Here' I'll do the needful:
Twin Cities, 2010-2014: 95 pedestrians killed in 3,069 crashes. 28 drivers were charged and convicted of a crime, most often a misdemeanor ranging from speeding to careless driving. ~70% of pedestrian-killing drivers faced no criminal charge[0].
Bay Area, 2007-2011 (CIR investigation): sixty percent of drivers that were at fault, or suspected of being at fault, faced no criminal charges. Over 40 percent of drivers charged did not lose their driver's licenses, even temporarily[1].
Philadelphia, 2017–2018: just 16 percent of the drivers were charged with a felony in fatal crashes[2].
Los Angeles, 2010–2019: 2,109 people were killed in traffic collisions on L.A. streets... and nearly half were pedestrians. Booked on vehicular manslaughter: 158 people. The vast majority of drivers who kill someone with their car are not arrested[3].
I can literally do this all day. The original statement was correct, the case representative.
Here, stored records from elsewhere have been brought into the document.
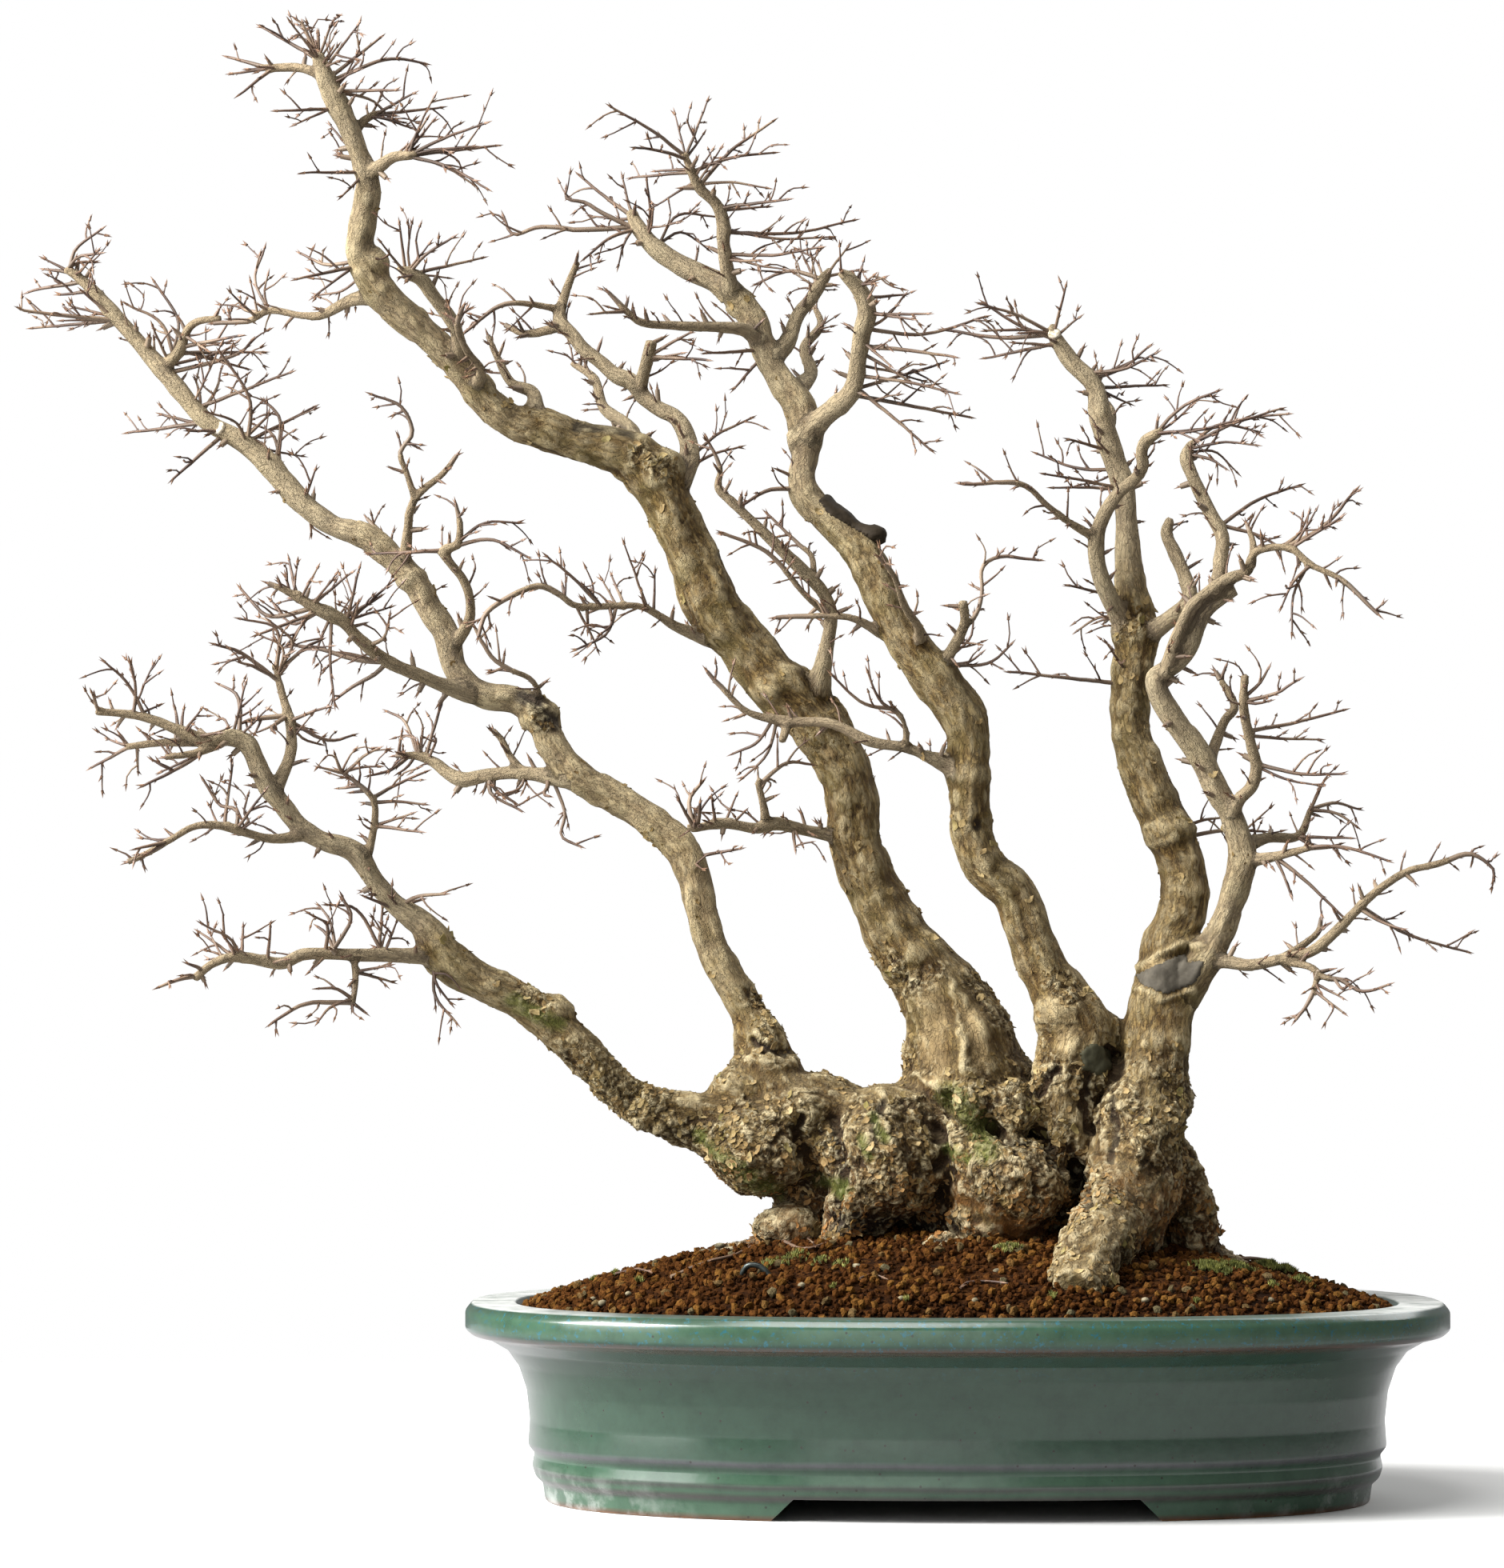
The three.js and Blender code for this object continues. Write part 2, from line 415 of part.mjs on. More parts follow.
  rootG: [[148, 160, 10, -8], [160, 152, 7.5, -4], [176, 144, 5.5, 0], [194, 134, 4, 4], [208, 122, 3, 8]],
  rootH: [[-20, 190, 26, 30], [-26, 172, 20, 48], [-34, 156, 16, 62], [-46, 140, 12, 76], [-58, 122, 7, 90]],
  rootI: [[84, 222, 24, 2], [85, 196, 22, 10], [86, 172, 18, 30], [92, 156, 14, 48], [100, 140, 10, 62], [108, 122, 6, 74]],
};

// Burls of the base: across, up, depth, then the three half sizes across, deep and up
const burls = [
  [-118, 222, 6, 42, 38, 37], // under the first two trunks
  [-84, 232, 4, 34, 34, 32],
  [-45, 214, -12, 44, 42, 40], // the middle lobe, over a hollow
  [-18, 226, 8, 40, 40, 38],
  [33, 240, -26, 18, 14, 17], // small burl at the foot of the third trunk
  [32, 194, -34, 33, 25, 28], // big burl in front
  [5, 200, 20, 44, 38, 40],
  [86, 262, -14, 18, 17, 15], // saddle between the last two trunks
  [88, 232, 2, 30, 28, 30],
  [140, 246, -20, 8, 9, 10],
  [10, 243, -36, 13, 8, 14],
];
const bark = 0.055; // how far the limbs depart from round, as a share of the radius

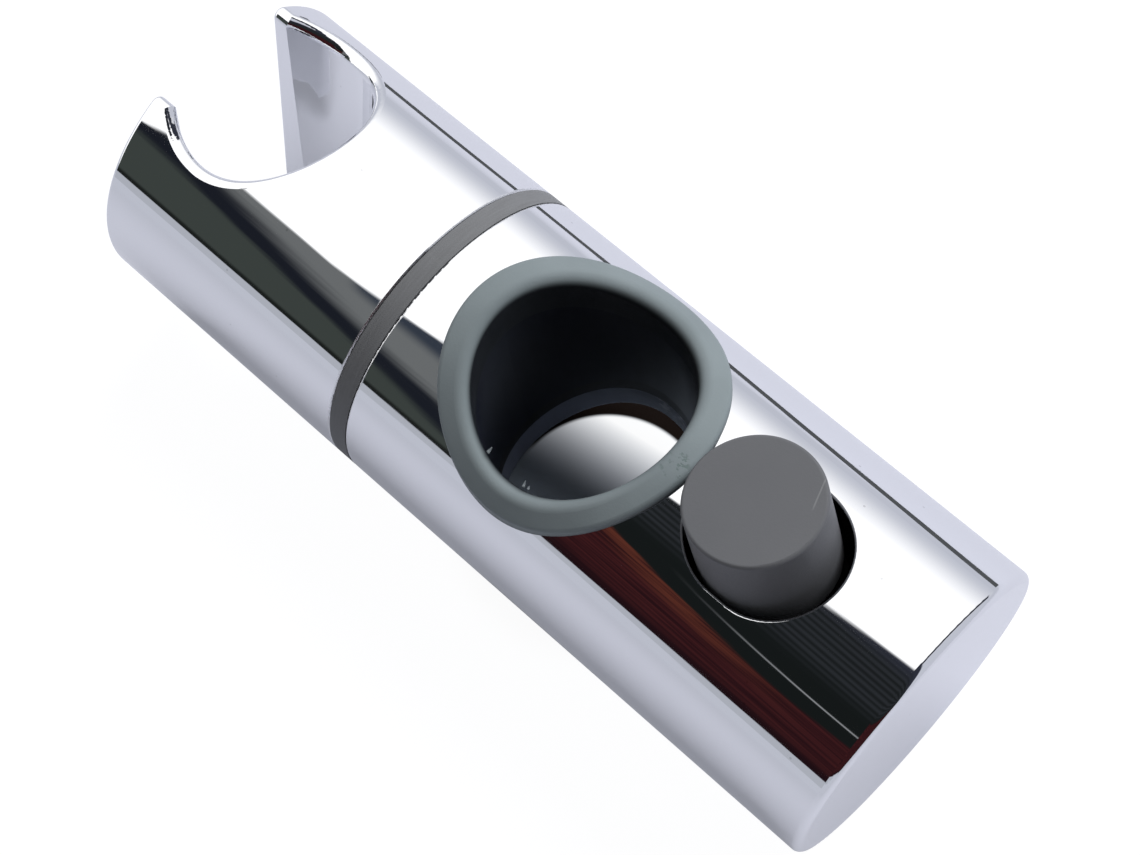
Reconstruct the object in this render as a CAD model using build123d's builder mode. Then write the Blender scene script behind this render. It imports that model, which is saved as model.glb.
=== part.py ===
"""Shower rail slider: a chrome barrel that grips a round rail, and a holder that turns on its end.

The origin is the middle of the rail hole. Z runs along the rail, out of the face that has the button.
X runs along the barrel, from the rail towards the holder. All sizes are in millimetres.
"""
from build123d import *
from math import cos, hypot, radians, sin, tan
import os

os.makedirs("parts", exist_ok=True)

# Rail hole
rail_diameter = 25.0
rail_clearance = 0.1
sleeve_wall = 1.3

# Barrel shell
barrel_side_wall = 7.4
shell_wall = 2.0
closed_end_wall = 2.2
slot_to_closed_end = 12.45
bezel_to_joint = 5.0
closed_end_round = 1.0
joint_edge_round = 0.3

# Bezel rings round the rail hole
bezel_width = 3.7
bezel_height = 1.1
bezel_round = 0.6
bezel_mouth_round = 1.3
skirt_depth = 2.7
skirt_wall = 1.15
front_neck_depth = 6.0
rear_neck_depth = 8.0

# Friction ring between barrel and holder
ring_width = 2.6
ring_face_width = 6.0
ring_lip_depth = 1.0
ring_lip_width = 1.2
ring_lip_inset = 3.4

# Holder and its conical seat
joint_to_seat_back = 18.35
seat_end_cut = 1.15
seat_diameter = 22.1
seat_half_angle = 2.0
seat_tilt = 11.7
seat_to_mouth_step = 2.2
seat_rim_round = 1.1
holder_end_round = 0.5
holder_hollow_depth = 13.6
holder_wall = 2.8
holder_boss_diameter = 17.0
holder_rib_width = 1.8
holder_rib_count = 3

# Turning joint
spigot_diameter = 10.0
bush_wall = 1.4
bush_flange_diameter = 17.0
bush_flange_thickness = 0.7
end_plate_thickness = 3.0
screw_diameter = 4.0
screw_length = 17.7
screw_head_diameter = 7.6
screw_head_height = 1.7
recess_width = 0.9
recess_length = 4.2
recess_depth = 0.9
washer_diameter = 12.0
washer_thickness = 0.6
disc_diameter = 11.6
disc_thickness = 0.4
disc_cone_height = 0.2
insert_diameter = 6.8
insert_length = 10.0
insert_depth = 0.7
screw_hole_runout = 1.5
seal_section = 2.5
seal_mean_diameter = 13.5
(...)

[0]: https://www.startribune.com/in-crashes-that-kill-pedestrians...
[1]: https://walksf.org/2013/05/02/investigative-report-exposes-h...
[2]: https://whyy.org/articles/philadelphia-drivers-rarely-prosec...
[3]: https://laist.com/news/transportation/takeaways-pedestrian-d...
Now we’re talking. So much misinformation in this thread. There’s a reason that the saying, “if you want to kill someone, do it with a car” exists. Fortunately, it seems like judges are finally starting to wake up to the idea that it’s unreasonable for drivers to claim ignorance about the increased risks (and thus intent) of making poor/illegal decisions when being the wheel.
The original statement was about vehicular manslaughter. You are citing stats that cover a much broader range of things.
You're likely falling for a red herring.
Criminality is basically just a checkbox for this stuff. Most of the time people wouldn't be going to jail for these sorts of crimes, it'd just be big fines and penalties. There's almost always administrative/civil infractions of the same or similar name that has the same or greater punishment but are far more efficient for the state to prosecute because the accused has fewer rights.
It makes for good appeal to emotion headlines to say these people aren't getting charged with crimes, but that's only half the story. They're likely lawyering up and pleading to a civil infraction that has approx the same penalties.
And this is true not just for this issue but for many subject areas of administrative law. Taxes, SEC, environmental, etc, etc, all operate mostly like this.
It's easy for a writer to pander to certain demographics and get people whipped into a frenzy by writing an easy article about prosecuting rates using public data. Actually contacting these agencies and figuring out what they actually did is hard and in the modern media economy doesn't offer much upside for the work.
As the saying goes: If you want to kill someone and get the lightest possible consequences, kill them with your car.